- Material -
--------------------------------
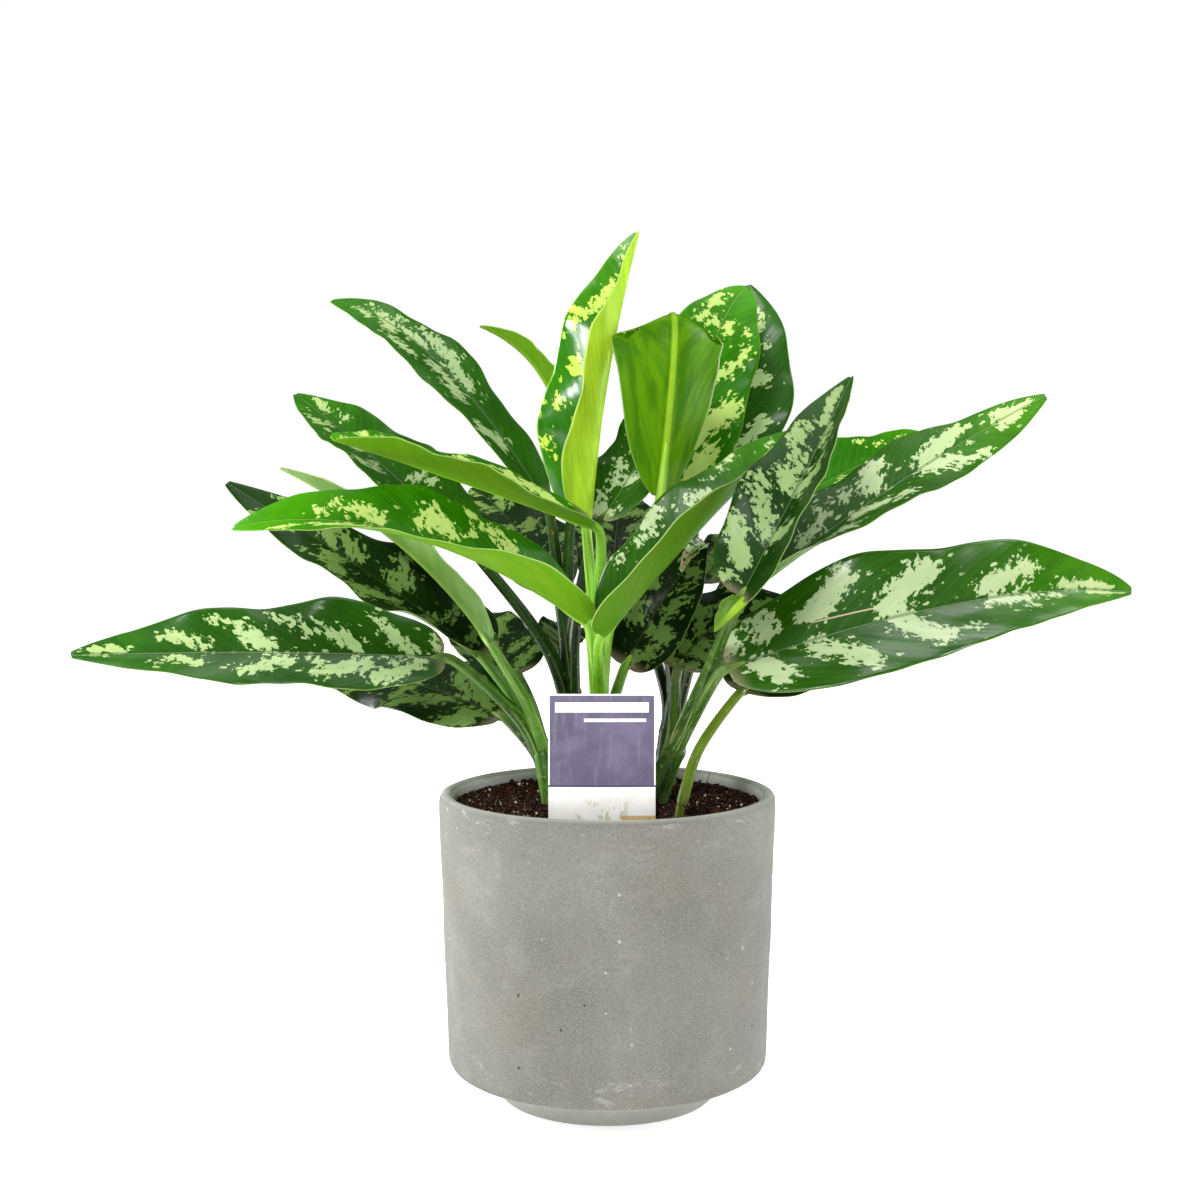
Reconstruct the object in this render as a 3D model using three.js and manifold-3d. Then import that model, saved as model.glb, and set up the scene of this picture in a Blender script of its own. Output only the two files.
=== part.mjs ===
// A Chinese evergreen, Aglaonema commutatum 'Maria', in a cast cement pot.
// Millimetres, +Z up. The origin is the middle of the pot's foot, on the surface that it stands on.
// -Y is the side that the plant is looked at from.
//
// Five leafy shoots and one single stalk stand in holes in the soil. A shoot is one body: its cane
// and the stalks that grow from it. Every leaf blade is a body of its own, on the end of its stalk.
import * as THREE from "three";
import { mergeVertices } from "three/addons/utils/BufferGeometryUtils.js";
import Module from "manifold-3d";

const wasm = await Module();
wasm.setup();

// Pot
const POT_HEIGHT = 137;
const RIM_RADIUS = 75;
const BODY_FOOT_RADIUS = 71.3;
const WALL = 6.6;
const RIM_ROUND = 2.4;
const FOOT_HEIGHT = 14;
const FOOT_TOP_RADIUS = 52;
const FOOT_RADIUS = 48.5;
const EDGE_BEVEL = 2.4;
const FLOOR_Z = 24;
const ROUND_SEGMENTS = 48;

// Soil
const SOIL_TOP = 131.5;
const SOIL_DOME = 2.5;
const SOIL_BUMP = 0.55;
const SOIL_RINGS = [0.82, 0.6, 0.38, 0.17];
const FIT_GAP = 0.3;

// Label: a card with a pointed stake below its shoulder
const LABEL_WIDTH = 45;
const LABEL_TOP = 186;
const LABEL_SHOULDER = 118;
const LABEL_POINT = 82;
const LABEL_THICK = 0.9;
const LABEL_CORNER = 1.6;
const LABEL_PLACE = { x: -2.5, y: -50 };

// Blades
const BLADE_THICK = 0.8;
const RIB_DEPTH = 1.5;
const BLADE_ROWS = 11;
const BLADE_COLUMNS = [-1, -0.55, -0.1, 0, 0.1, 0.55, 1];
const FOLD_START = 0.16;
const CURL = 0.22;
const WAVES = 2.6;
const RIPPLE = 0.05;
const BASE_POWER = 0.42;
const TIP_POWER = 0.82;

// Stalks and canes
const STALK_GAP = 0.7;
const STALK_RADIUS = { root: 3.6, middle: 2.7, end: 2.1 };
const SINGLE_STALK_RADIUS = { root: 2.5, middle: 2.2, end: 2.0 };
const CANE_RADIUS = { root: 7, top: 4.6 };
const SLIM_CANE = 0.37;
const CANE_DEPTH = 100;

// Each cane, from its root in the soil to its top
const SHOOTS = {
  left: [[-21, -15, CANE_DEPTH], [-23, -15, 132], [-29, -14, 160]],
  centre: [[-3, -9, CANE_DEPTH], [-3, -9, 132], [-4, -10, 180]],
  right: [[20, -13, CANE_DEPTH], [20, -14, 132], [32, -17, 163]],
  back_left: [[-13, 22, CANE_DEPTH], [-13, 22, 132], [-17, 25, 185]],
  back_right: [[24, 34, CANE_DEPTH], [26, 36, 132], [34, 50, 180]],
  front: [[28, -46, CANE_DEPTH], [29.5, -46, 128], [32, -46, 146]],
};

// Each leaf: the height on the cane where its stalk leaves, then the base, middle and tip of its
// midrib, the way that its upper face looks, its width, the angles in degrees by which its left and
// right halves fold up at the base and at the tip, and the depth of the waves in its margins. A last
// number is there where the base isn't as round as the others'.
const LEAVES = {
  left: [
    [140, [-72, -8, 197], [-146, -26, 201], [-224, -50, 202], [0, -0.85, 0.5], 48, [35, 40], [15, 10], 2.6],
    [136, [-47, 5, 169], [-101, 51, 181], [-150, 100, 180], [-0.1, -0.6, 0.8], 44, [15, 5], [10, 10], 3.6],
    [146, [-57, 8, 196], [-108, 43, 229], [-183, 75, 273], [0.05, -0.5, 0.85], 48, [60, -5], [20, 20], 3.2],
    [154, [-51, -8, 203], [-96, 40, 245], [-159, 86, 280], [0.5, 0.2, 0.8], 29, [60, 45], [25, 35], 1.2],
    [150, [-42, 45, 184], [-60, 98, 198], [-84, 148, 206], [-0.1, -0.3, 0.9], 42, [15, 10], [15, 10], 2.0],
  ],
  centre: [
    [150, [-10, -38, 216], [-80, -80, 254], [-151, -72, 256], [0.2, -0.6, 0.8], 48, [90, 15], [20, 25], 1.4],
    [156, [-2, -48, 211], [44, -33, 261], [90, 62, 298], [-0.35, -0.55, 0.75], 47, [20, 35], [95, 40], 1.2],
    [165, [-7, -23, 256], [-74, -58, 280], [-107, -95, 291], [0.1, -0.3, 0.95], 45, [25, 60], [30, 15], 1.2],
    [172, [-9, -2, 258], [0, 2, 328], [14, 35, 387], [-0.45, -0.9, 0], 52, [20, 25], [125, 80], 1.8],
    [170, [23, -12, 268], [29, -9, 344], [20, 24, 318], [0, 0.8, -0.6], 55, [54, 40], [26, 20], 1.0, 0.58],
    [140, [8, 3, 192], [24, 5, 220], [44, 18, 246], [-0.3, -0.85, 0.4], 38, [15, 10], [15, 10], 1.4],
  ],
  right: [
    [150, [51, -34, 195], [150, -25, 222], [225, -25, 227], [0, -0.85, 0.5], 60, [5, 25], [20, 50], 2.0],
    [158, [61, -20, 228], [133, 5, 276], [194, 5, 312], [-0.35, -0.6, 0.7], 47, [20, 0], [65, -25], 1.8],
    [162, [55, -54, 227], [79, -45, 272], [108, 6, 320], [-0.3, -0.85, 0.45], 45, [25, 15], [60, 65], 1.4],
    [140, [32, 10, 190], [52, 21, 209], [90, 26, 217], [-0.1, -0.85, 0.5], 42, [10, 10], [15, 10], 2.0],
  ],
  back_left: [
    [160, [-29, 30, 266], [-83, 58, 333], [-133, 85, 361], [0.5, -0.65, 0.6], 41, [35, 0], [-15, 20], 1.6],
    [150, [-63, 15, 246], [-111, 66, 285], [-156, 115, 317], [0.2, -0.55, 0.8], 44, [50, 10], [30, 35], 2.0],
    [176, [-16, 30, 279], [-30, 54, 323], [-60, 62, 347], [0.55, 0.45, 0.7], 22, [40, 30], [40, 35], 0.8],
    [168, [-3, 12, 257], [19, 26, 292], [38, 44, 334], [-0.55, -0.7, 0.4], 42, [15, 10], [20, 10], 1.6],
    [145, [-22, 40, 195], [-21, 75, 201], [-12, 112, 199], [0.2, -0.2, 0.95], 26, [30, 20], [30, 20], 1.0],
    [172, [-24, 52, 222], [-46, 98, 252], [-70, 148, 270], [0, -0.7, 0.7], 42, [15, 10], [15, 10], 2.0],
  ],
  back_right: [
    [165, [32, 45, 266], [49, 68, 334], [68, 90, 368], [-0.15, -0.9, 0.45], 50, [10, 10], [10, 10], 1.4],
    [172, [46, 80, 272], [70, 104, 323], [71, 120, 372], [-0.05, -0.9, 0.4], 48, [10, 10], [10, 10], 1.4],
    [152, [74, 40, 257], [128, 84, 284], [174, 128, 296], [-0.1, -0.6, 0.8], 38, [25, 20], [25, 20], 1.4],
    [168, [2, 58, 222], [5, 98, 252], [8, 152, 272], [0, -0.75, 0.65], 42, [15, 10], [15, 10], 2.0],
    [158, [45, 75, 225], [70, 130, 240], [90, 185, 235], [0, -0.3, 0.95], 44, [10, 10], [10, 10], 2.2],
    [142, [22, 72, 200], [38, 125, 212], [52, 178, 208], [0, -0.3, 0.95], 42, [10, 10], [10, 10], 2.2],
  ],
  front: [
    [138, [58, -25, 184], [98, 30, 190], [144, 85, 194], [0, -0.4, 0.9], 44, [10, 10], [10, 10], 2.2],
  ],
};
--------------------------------
Copy each line of the data exactly, leaving nothing out.

- Task answer -
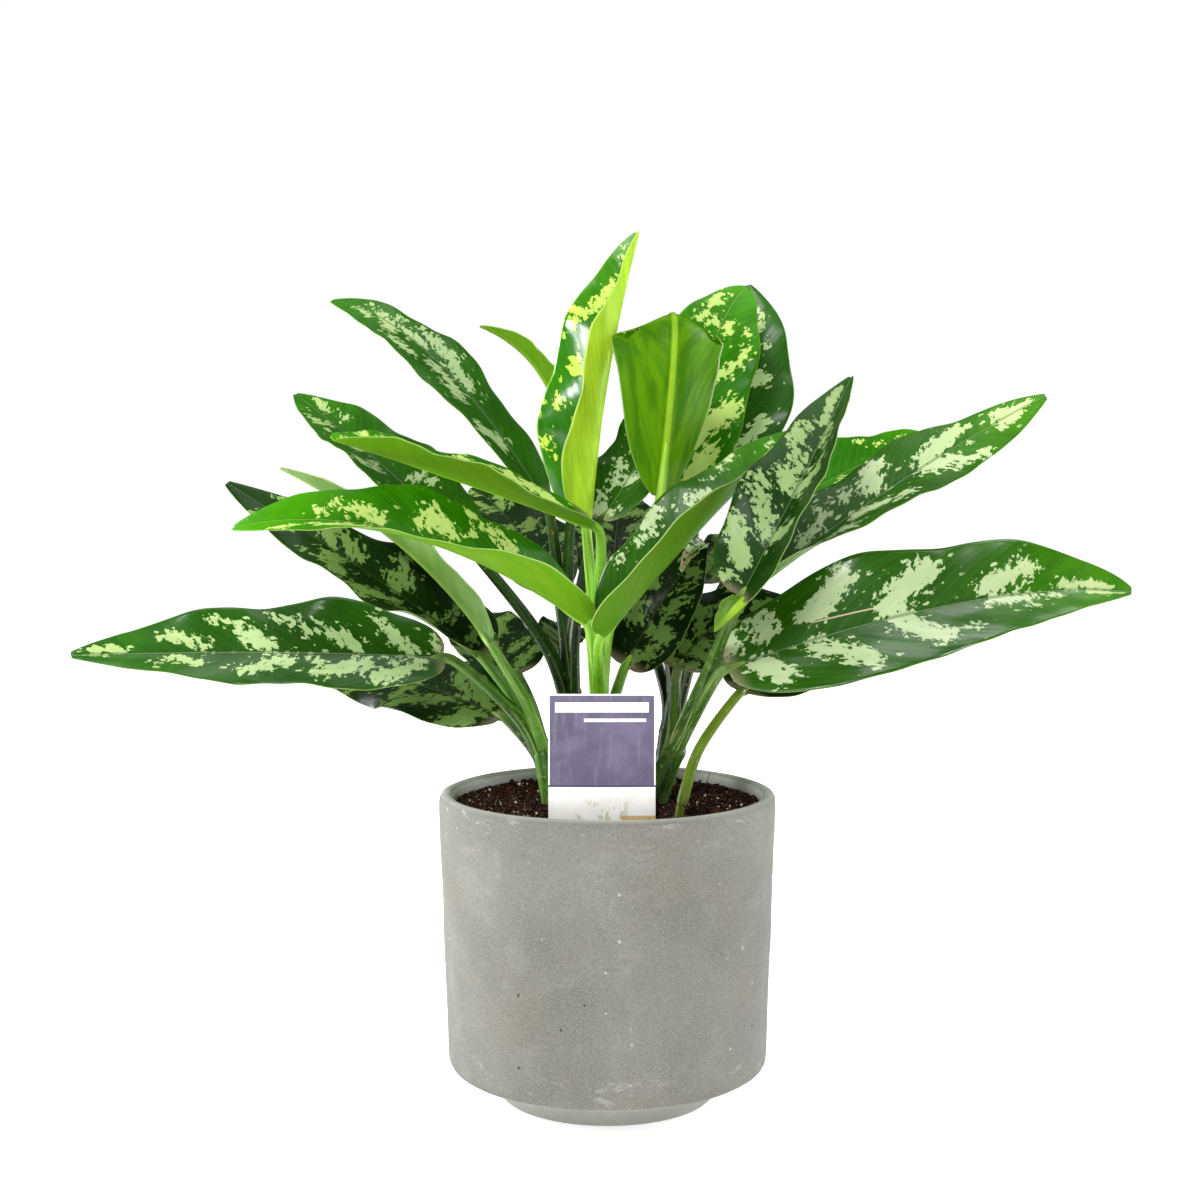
Reconstruct the object in this render as a 3D model using three.js and manifold-3d. Then import that model, saved as model.glb, and set up the scene of this picture in a Blender script of its own. Output only the two files.
=== part.mjs ===
// A Chinese evergreen, Aglaonema commutatum 'Maria', in a cast cement pot.
// Millimetres, +Z up. The origin is the middle of the pot's foot, on the surface that it stands on.
// -Y is the side that the plant is looked at from.
//
// Five leafy shoots and one single stalk stand in holes in the soil. A shoot is one body: its cane
// and the stalks that grow from it. Every leaf blade is a body of its own, on the end of its stalk.
import * as THREE from "three";
import { mergeVertices } from "three/addons/utils/BufferGeometryUtils.js";
import Module from "manifold-3d";

const wasm = await Module();
wasm.setup();

// Pot
const POT_HEIGHT = 137;
const RIM_RADIUS = 75;
const BODY_FOOT_RADIUS = 71.3;
const WALL = 6.6;
const RIM_ROUND = 2.4;
const FOOT_HEIGHT = 14;
const FOOT_TOP_RADIUS = 52;
const FOOT_RADIUS = 48.5;
const EDGE_BEVEL = 2.4;
const FLOOR_Z = 24;
const ROUND_SEGMENTS = 48;

// Soil
const SOIL_TOP = 131.5;
const SOIL_DOME = 2.5;
const SOIL_BUMP = 0.55;
const SOIL_RINGS = [0.82, 0.6, 0.38, 0.17];
const FIT_GAP = 0.3;

// Label: a card with a pointed stake below its shoulder
const LABEL_WIDTH = 45;
const LABEL_TOP = 186;
const LABEL_SHOULDER = 118;
const LABEL_POINT = 82;
const LABEL_THICK = 0.9;
const LABEL_CORNER = 1.6;
const LABEL_PLACE = { x: -2.5, y: -50 };

// Blades
const BLADE_THICK = 0.8;
const RIB_DEPTH = 1.5;
const BLADE_ROWS = 11;
const BLADE_COLUMNS = [-1, -0.55, -0.1, 0, 0.1, 0.55, 1];
const FOLD_START = 0.16;
const CURL = 0.22;
const WAVES = 2.6;
const RIPPLE = 0.05;
const BASE_POWER = 0.42;
const TIP_POWER = 0.82;

// Stalks and canes
const STALK_GAP = 0.7;
const STALK_RADIUS = { root: 3.6, middle: 2.7, end: 2.1 };
const SINGLE_STALK_RADIUS = { root: 2.5, middle: 2.2, end: 2.0 };
const CANE_RADIUS = { root: 7, top: 4.6 };
const SLIM_CANE = 0.37;
const CANE_DEPTH = 100;

// Each cane, from its root in the soil to its top
const SHOOTS = {
  left: [[-21, -15, CANE_DEPTH], [-23, -15, 132], [-29, -14, 160]],
  centre: [[-3, -9, CANE_DEPTH], [-3, -9, 132], [-4, -10, 180]],
  right: [[20, -13, CANE_DEPTH], [20, -14, 132], [32, -17, 163]],
  back_left: [[-13, 22, CANE_DEPTH], [-13, 22, 132], [-17, 25, 185]],
  back_right: [[24, 34, CANE_DEPTH], [26, 36, 132], [34, 50, 180]],
  front: [[28, -46, CANE_DEPTH], [29.5, -46, 128], [32, -46, 146]],
};

// Each leaf: the height on the cane where its stalk leaves, then the base, middle and tip of its
// midrib, the way that its upper face looks, its width, the angles in degrees by which its left and
// right halves fold up at the base and at the tip, and the depth of the waves in its margins. A last
// number is there where the base isn't as round as the others'.
const LEAVES = {
  left: [
    [140, [-72, -8, 197], [-146, -26, 201], [-224, -50, 202], [0, -0.85, 0.5], 48, [35, 40], [15, 10], 2.6],
    [136, [-47, 5, 169], [-101, 51, 181], [-150, 100, 180], [-0.1, -0.6, 0.8], 44, [15, 5], [10, 10], 3.6],
    [146, [-57, 8, 196], [-108, 43, 229], [-183, 75, 273], [0.05, -0.5, 0.85], 48, [60, -5], [20, 20], 3.2],
    [154, [-51, -8, 203], [-96, 40, 245], [-159, 86, 280], [0.5, 0.2, 0.8], 29, [60, 45], [25, 35], 1.2],
    [150, [-42, 45, 184], [-60, 98, 198], [-84, 148, 206], [-0.1, -0.3, 0.9], 42, [15, 10], [15, 10], 2.0],
  ],
  centre: [
    [150, [-10, -38, 216], [-80, -80, 254], [-151, -72, 256], [0.2, -0.6, 0.8], 48, [90, 15], [20, 25], 1.4],
    [156, [-2, -48, 211], [44, -33, 261], [90, 62, 298], [-0.35, -0.55, 0.75], 47, [20, 35], [95, 40], 1.2],
    [165, [-7, -23, 256], [-74, -58, 280], [-107, -95, 291], [0.1, -0.3, 0.95], 45, [25, 60], [30, 15], 1.2],
    [172, [-9, -2, 258], [0, 2, 328], [14, 35, 387], [-0.45, -0.9, 0], 52, [20, 25], [125, 80], 1.8],
    [170, [23, -12, 268], [29, -9, 344], [20, 24, 318], [0, 0.8, -0.6], 55, [54, 40], [26, 20], 1.0, 0.58],
    [140, [8, 3, 192], [24, 5, 220], [44, 18, 246], [-0.3, -0.85, 0.4], 38, [15, 10], [15, 10], 1.4],
  ],
  right: [
    [150, [51, -34, 195], [150, -25, 222], [225, -25, 227], [0, -0.85, 0.5], 60, [5, 25], [20, 50], 2.0],
    [158, [61, -20, 228], [133, 5, 276], [194, 5, 312], [-0.35, -0.6, 0.7], 47, [20, 0], [65, -25], 1.8],
    [162, [55, -54, 227], [79, -45, 272], [108, 6, 320], [-0.3, -0.85, 0.45], 45, [25, 15], [60, 65], 1.4],
    [140, [32, 10, 190], [52, 21, 209], [90, 26, 217], [-0.1, -0.85, 0.5], 42, [10, 10], [15, 10], 2.0],
  ],
  back_left: [
    [160, [-29, 30, 266], [-83, 58, 333], [-133, 85, 361], [0.5, -0.65, 0.6], 41, [35, 0], [-15, 20], 1.6],
    [150, [-63, 15, 246], [-111, 66, 285], [-156, 115, 317], [0.2, -0.55, 0.8], 44, [50, 10], [30, 35], 2.0],
    [176, [-16, 30, 279], [-30, 54, 323], [-60, 62, 347], [0.55, 0.45, 0.7], 22, [40, 30], [40, 35], 0.8],
    [168, [-3, 12, 257], [19, 26, 292], [38, 44, 334], [-0.55, -0.7, 0.4], 42, [15, 10], [20, 10], 1.6],
    [145, [-22, 40, 195], [-21, 75, 201], [-12, 112, 199], [0.2, -0.2, 0.95], 26, [30, 20], [30, 20], 1.0],
    [172, [-24, 52, 222], [-46, 98, 252], [-70, 148, 270], [0, -0.7, 0.7], 42, [15, 10], [15, 10], 2.0],
  ],
  back_right: [
    [165, [32, 45, 266], [49, 68, 334], [68, 90, 368], [-0.15, -0.9, 0.45], 50, [10, 10], [10, 10], 1.4],
    [172, [46, 80, 272], [70, 104, 323], [71, 120, 372], [-0.05, -0.9, 0.4], 48, [10, 10], [10, 10], 1.4],
    [152, [74, 40, 257], [128, 84, 284], [174, 128, 296], [-0.1, -0.6, 0.8], 38, [25, 20], [25, 20], 1.4],
    [168, [2, 58, 222], [5, 98, 252], [8, 152, 272], [0, -0.75, 0.65], 42, [15, 10], [15, 10], 2.0],
    [158, [45, 75, 225], [70, 130, 240], [90, 185, 235], [0, -0.3, 0.95], 44, [10, 10], [10, 10], 2.2],
    [142, [22, 72, 200], [38, 125, 212], [52, 178, 208], [0, -0.3, 0.95], 42, [10, 10], [10, 10], 2.2],
  ],
  front: [
    [138, [58, -25, 184], [98, 30, 190], [144, 85, 194], [0, -0.4, 0.9], 44, [10, 10], [10, 10], 2.2],
  ],
};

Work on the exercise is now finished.